It turns out you can be too thin—especially if you’re a
nanoscale battery. Researchers from NIST; the University of Maryland, College
Park; and Sandia National Laboratories built a series of nanowire batteries to
demonstrate that the thickness of the electrolyte layer can dramatically affect
the performance of the battery, effectively setting a lower limit to the size
of the tiny power sources. The results are important because battery size and
performance are key to the development of autonomous
MEMS—microelectromechanical machines—which have potentially revolutionary
applications in a wide range of fields.
MEMS devices, which can be as small as tens of micrometers,
have been proposed for many applications in medicine and industrial monitoring,
but they generally need a small, long-lived, fast-charging battery for a power
source. Present battery technology makes it impossible to build these machines
much smaller than a millimeter—most of which is the battery itself—which makes
the devices terribly inefficient.
NIST researcher Alec Talin and his colleagues created a
veritable forest of tiny—about 7 um tall and 800 nm wide—solid-state lithium
ion batteries to see just how small they could be made with existing materials
and to test their performance.
Starting with silicon nanowires, the researchers deposited
layers of metal (for a contact), cathode material, electrolyte, and anode
materials with various thicknesses to form the miniature batteries. They used a
transmission electron microscope (TEM) to observe the flow of current
throughout the batteries and watch the materials inside them change as they
charged and discharged.
The team found that when the thickness of the electrolyte
film falls below a threshold of about 200 nm, the electrons can jump the
electrolyte border instead of flowing through the wire to the device and on to
the cathode.

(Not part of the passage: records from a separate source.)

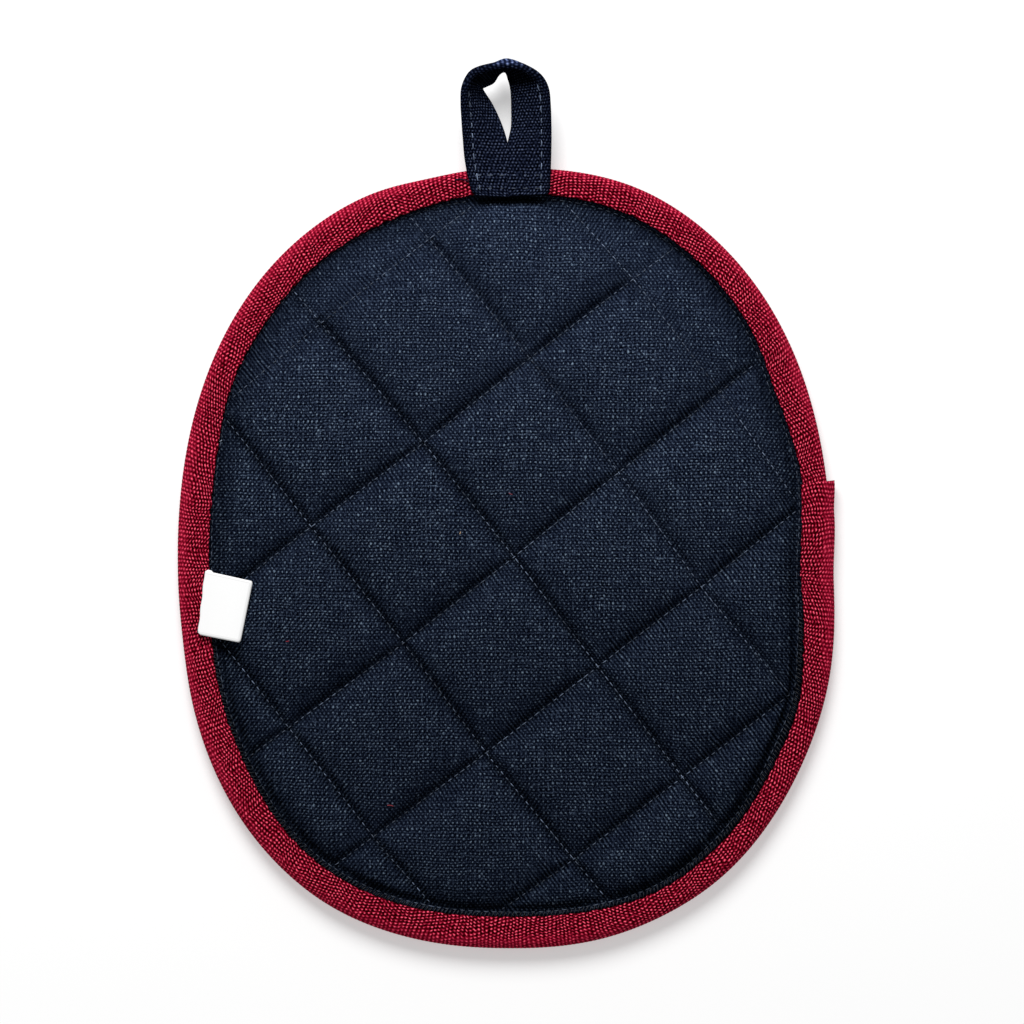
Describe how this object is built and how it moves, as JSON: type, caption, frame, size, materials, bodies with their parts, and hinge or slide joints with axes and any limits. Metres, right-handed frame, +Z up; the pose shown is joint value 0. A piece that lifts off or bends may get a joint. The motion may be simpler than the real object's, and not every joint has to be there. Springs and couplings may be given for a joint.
{
  "type": "quilted pot holder",
  "caption": "Oval pot holder: a filled pad quilted in diamonds, a folded tape binding lapped at one side, a hanging loop of tape and a small blank label.",
  "frame": {"origin": "middle of the footprint's bounding box, on the surface the pad lies on", "axes": "+Z up out of the upper face, +Y along the oval towards the hanging loop, +X to the side of the binding's lap"},
  "size_m": [0.1998, 0.271, 0.0176],
  "materials": {
    "navy_canvas": "plain-weave cotton canvas, matt, dark navy",
    "red_ribbed_tape": "coarse ribbed tape, deep red with brighter yarn crowns",
    "navy_tape": "folded and edge-stitched navy tape",
    "white_label_tape": "smooth white woven label tape, blank"
  },
  "bodies": {
    "root": {"quilted_pad": "navy_canvas", "binding": "red_ribbed_tape", "hanging_loop": "navy_tape", "label": "white_label_tape"}
  },
  "joints": []
}
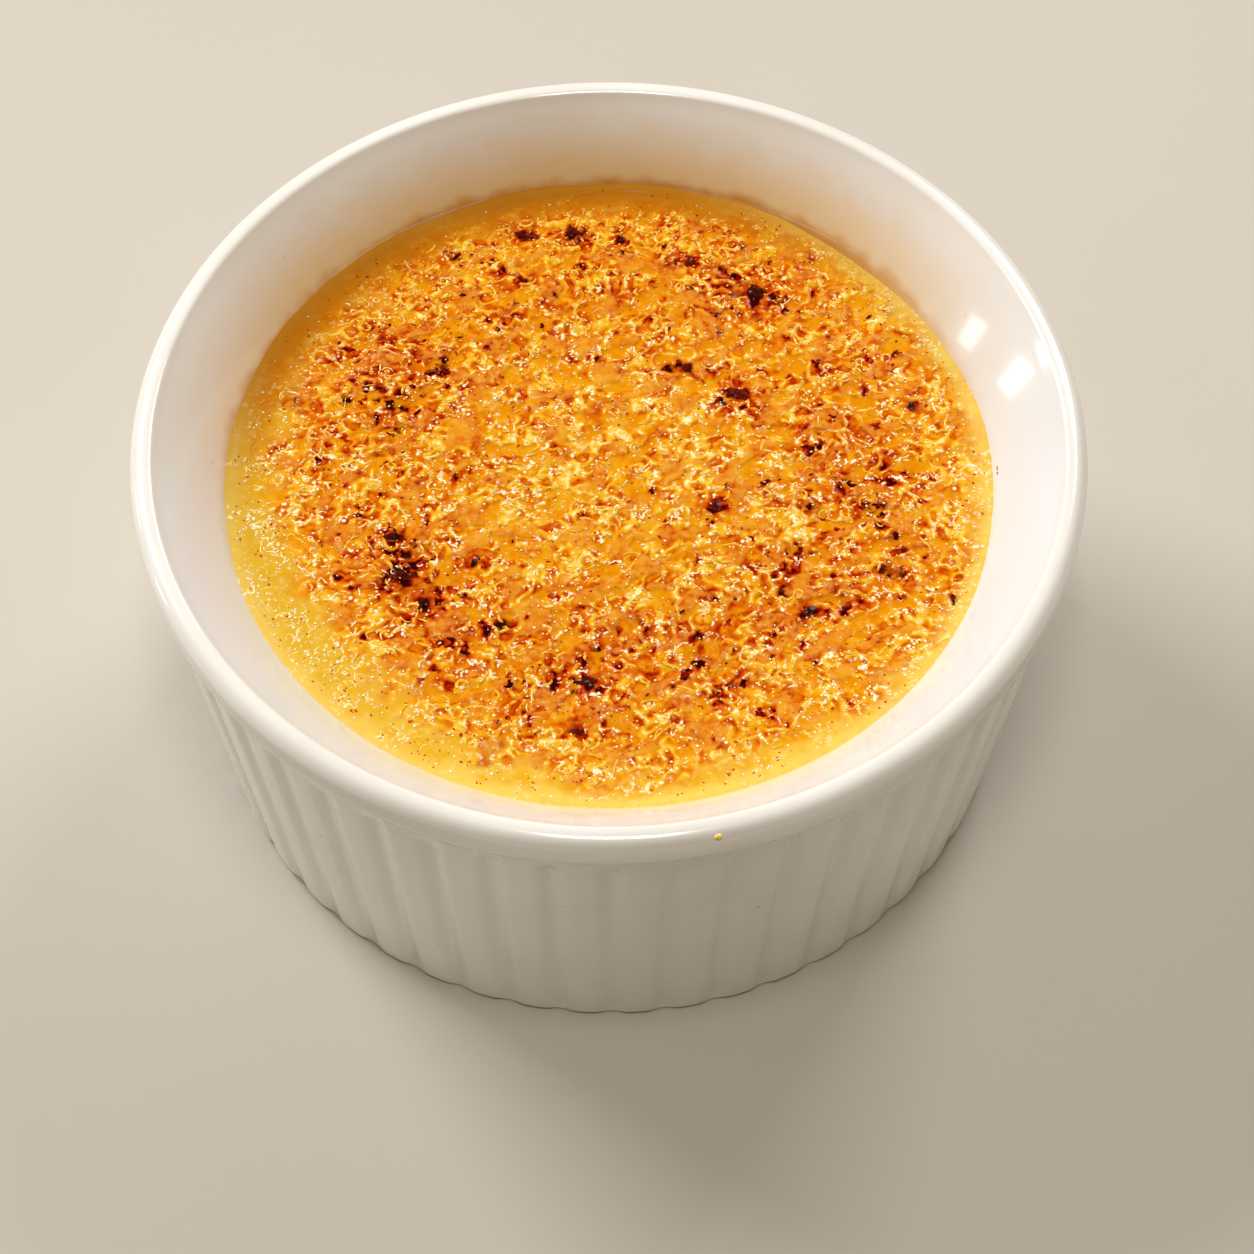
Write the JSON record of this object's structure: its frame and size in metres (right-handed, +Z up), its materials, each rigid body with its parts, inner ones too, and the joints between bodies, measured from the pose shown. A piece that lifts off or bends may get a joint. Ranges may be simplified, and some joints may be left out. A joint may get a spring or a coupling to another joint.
{
  "type": "creme brulee",
  "caption": "Creme brulee in its own dish: a custard with a browned sugar crust fills a round, fluted white porcelain ramekin with a smooth rim band, to a little below the rim.",
  "frame": {"origin": "middle of the foot ring, on the surface that the dish stands on", "axes": "+Z up along the dish's axis of symmetry; the side that faces the viewer in the picture is -Y"},
  "size_m": [0.1, 0.1, 0.046],
  "materials": {
    "porcelain": "smooth white glaze, glossy",
    "custard": "pale yellow custard under a glossy amber melted-sugar crust, mottled orange and brown, with black burnt specks"
  },
  "bodies": {
    "root": {"ramekin": "porcelain", "custard": "custard"}
  },
  "joints": []
}
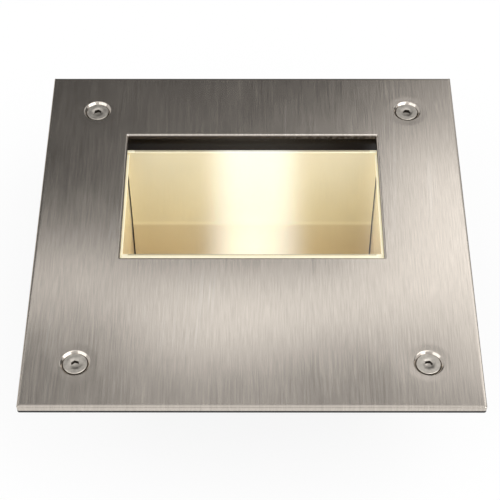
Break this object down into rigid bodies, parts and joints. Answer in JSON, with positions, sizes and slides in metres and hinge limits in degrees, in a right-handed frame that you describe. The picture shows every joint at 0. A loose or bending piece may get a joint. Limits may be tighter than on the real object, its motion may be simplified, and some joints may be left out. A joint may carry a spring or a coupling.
{
  "type": "recessed outdoor spotlight",
  "caption": "Square brushed steel recessed outdoor light: an offset window with a gold reflector, on a sealed box with a cable gland.",
  "frame": {"origin": "centre of the box around the light, at the level of the tub's base", "axes": "+Z out of the front plate's face, +Y towards the plate edge that the window is nearer to, +X to the right when that edge is at the top and the face is looked at"},
  "size_m": [0.15, 0.15, 0.06],
  "materials": {
    "brushed_plate": "stainless, brushed along Y",
    "screw_steel": "stainless, turned",
    "foam_rubber": "closed-cell foam, matt",
    "black_silicone": "satin silicone",
    "clear_glass": "toughened, clear, ground edges",
    "black_polyamide": "glass-filled, satin",
    "powder_coat": "fine-textured powder coat",
    "insert_brass": "turned, knurled",
    "gold_sheet": "gold anodised, satin",
    "zinc_steel": "zinc plated",
    "raw_aluminium": "milled",
    "pad_grey": "soft, matt",
    "board_white": "white solder mask on aluminium",
    "chip_ceramic": "ceramic",
    "phosphor": "lit phosphor",
    "lens_clear": "clear silicone lens",
    "holder_white": "heat-proof plastic",
    "driver_grey": "moulded",
    "driver_white": "moulded",
    "block_grey": "moulded",
    "lever_grey": "moulded",
    "green_zinc": "green passivated",
    "tinned_copper": "tinned",
    "lead_brown": "insulated lead",
    "lead_blue": "insulated lead",
    "lead_green": "insulated lead, green with yellow",
    "lead_red": "insulated lead",
    "lead_black": "insulated lead",
    "gland_polyamide": "moulded, satin"
  },
  "bodies": {
    "housing": {"housing": "powder_coat", "thread_inserts": "insert_brass", "reflector_slope": "gold_sheet", "reflector_tray": "gold_sheet", "reflector_cheek_left": "gold_sheet", "reflector_cheek_right": "gold_sheet", "reflector_screws": "zinc_steel", "reflector_rivets": "raw_aluminium", "heat_spreader": "raw_aluminium", "spreader_screws": "zinc_steel", "thermal_pad": "pad_grey", "led_board": "board_white", "led_chip": "chip_ceramic", "led_phosphor": "phosphor", "led_lens": "lens_clear", "led_holder": "holder_white", "holder_screws": "zinc_steel", "driver_case": "driver_grey", "driver_lid": "driver_white", "driver_screws": "zinc_steel", "terminal_block": "block_grey", "earth_screw": "green_zinc", "earth_ring": "tinned_copper", "lead_live": "lead_brown", "lead_neutral": "lead_blue", "lead_earth": "lead_green", "lead_led_plus": "lead_red", "lead_led_minus": "lead_black", "gland_body": "gland_polyamide", "gland_washer": "black_silicone", "gland_locknut": "gland_polyamide", "gland_seal": "black_silicone", "plug_washer": "black_silicone", "plug_locknut": "gland_polyamide"},
    "cover": {"front_plate": "brushed_plate", "plate_gasket": "foam_rubber", "frame_studs": "screw_steel", "glass_seal": "black_silicone", "glass_pane": "clear_glass", "glass_frame": "black_polyamide", "frame_nuts": "screw_steel"},
    "cover_screw_near_left": {"cover_screw_near_left": "screw_steel"},
    "cover_screw_near_right": {"cover_screw_near_right": "screw_steel"},
    "cover_screw_far_left": {"cover_screw_far_left": "screw_steel"},
    "cover_screw_far_right": {"cover_screw_far_right": "screw_steel"},
    "lever_live": {"terminal_lever_live": "lever_grey"},
    "lever_neutral": {"terminal_lever_neutral": "lever_grey"},
    "lever_earth": {"terminal_lever_earth": "lever_grey"},
    "gland_nut": {"gland_nut": "gland_polyamide"},
    "blanking_plug": {"blanking_plug": "gland_polyamide"}
  },
  "joints": [
    {"name": "cover_lift", "type": "slide", "parent": "housing", "child": "cover", "axis": [0, 0, 1], "range_m": [0, 0.08]},
    {"name": "cover_screw_near_left_turn", "type": "hinge", "parent": "cover", "child": "cover_screw_near_left", "pos_m": [-0.0575, -0.0575, 0.058], "axis": [0, 0, 1], "continuous": true},
    {"name": "cover_screw_near_right_turn", "type": "hinge", "parent": "cover", "child": "cover_screw_near_right", "pos_m": [0.0575, -0.0575, 0.058], "axis": [0, 0, 1], "continuous": true},
    {"name": "cover_screw_far_left_turn", "type": "hinge", "parent": "cover", "child": "cover_screw_far_left", "pos_m": [-0.0575, 0.0575, 0.058], "axis": [0, 0, 1], "continuous": true},
    {"name": "cover_screw_far_right_turn", "type": "hinge", "parent": "cover", "child": "cover_screw_far_right", "pos_m": [0.0575, 0.0575, 0.058], "axis": [0, 0, 1], "continuous": true},
    {"name": "lever_live_open", "type": "hinge", "parent": "housing", "child": "lever_live", "pos_m": [-0.0426, -0.0308, 0.0132], "axis": [1, 0, 0], "range_deg": [0, 85]},
    {"name": "lever_neutral_open", "type": "hinge", "parent": "housing", "child": "lever_neutral", "pos_m": [-0.0366, -0.0308, 0.0132], "axis": [1, 0, 0], "range_deg": [0, 85]},
    {"name": "lever_earth_open", "type": "hinge", "parent": "housing", "child": "lever_earth", "pos_m": [-0.0306, -0.0308, 0.0132], "axis": [1, 0, 0], "range_deg": [0, 85]},
    {"name": "gland_nut_turn", "type": "hinge", "parent": "housing", "child": "gland_nut", "pos_m": [-0.0665, -0.0213, 0.031], "axis": [-1, 0, 0], "continuous": true},
    {"name": "blanking_plug_turn", "type": "hinge", "parent": "housing", "child": "blanking_plug", "pos_m": [0.057, -0.0213, 0.031], "axis": [1, 0, 0], "continuous": true}
  ]
}
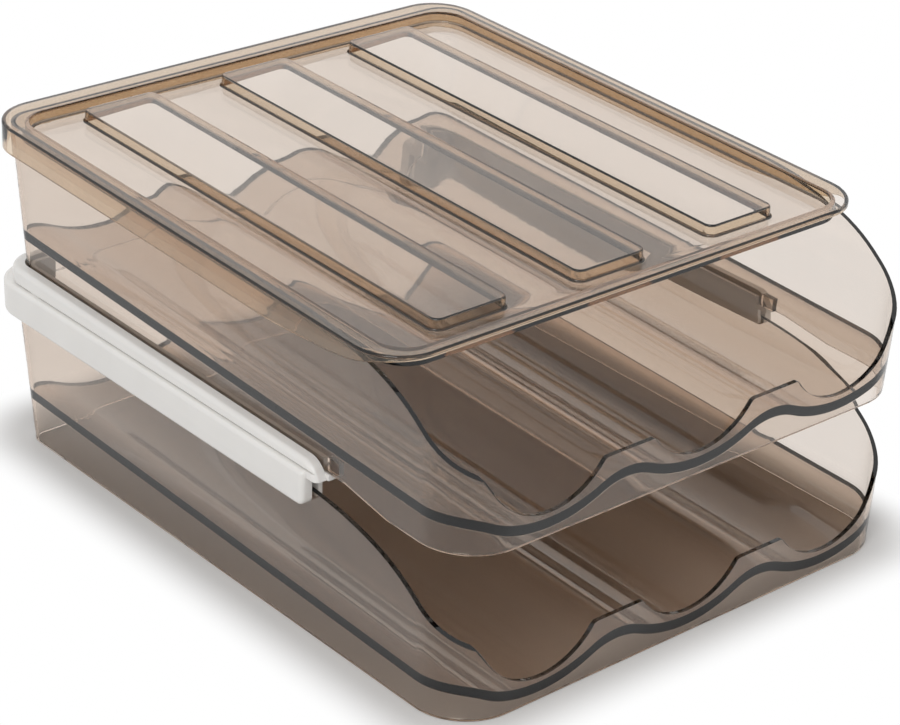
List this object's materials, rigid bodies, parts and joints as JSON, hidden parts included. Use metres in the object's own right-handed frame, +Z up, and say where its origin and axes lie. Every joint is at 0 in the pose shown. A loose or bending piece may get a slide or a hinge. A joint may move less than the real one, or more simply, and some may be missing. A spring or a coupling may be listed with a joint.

Electrons taking the short way through the electrolyte—a short
circuit—cause the electrolyte to break down and the battery to quickly discharge.
“What isn’t clear is exactly why the electrolyte breaks
down,” says Talin. “But what is clear is that we need to develop a new
electrolyte if we are going to construct smaller batteries. The predominant
material, LiPON, just won’t work at the thicknesses necessary to make practical
high-energy-density rechargeable batteries for autonomous MEMS.”